Visual regression testing has been transformed by AI. Tools like Applitools use AI to compare screenshots intelligently, distinguishing between meaningful visual changes (a button moved to the wrong position) and irrelevant differences (a timestamp updated, a dynamic ad loaded). This eliminates the false positive problem that plagued pixel-based visual comparison and makes visual testing practical at scale.

Anomaly detection in test results is another strong use case. AI can analyze patterns across thousands of test executions to identify tests whose failure patterns suggest environmental issues (always failing on Mondays), data dependencies (failing after specific other tests), or intermittent infrastructure problems (failing only on specific CI runners). This kind of pattern analysis is tedious and error-prone for humans but natural for machine learning models.

Self-healing selectors — where AI tools automatically update broken locators when UI changes — reduce maintenance burden for UI test suites. The technology works best for simple selector changes (class name renamed, ID updated) and less reliably for structural changes (element moved to a different section of the page).

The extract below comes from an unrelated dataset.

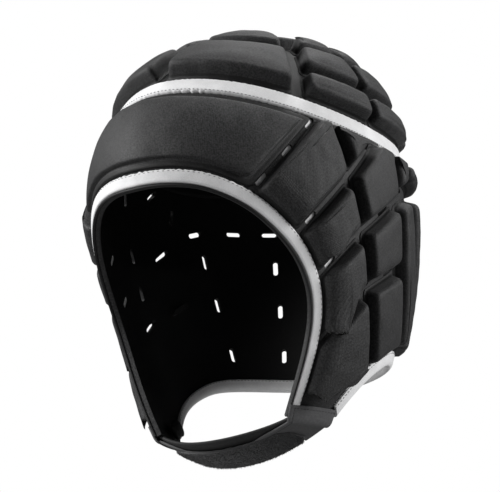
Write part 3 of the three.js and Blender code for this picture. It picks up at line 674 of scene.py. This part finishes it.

Where AI Creates New Problems

AI-generated test code can contain subtle logical errors that are harder to detect than obvious failures. An AI might generate a test that appears to verify a checkout flow but actually only checks that the page loads without validating the order was created correctly. The test passes, the team believes the flow is covered, and a real bug in order creation goes undetected. This false confidence is more dangerous than having no test at all.

Hallucination in test data generation is a real problem. AI models asked to generate test data can produce values that look realistic but violate business rules — a birth date in the future, a zip code that does not exist, a product SKU that does not match the format your system expects. These invalid data points can either cause false test failures (the system correctly rejects the invalid data, but the test expected it to be accepted) or miss validation bugs (the test data happens to be valid, so validation edge cases are never tested).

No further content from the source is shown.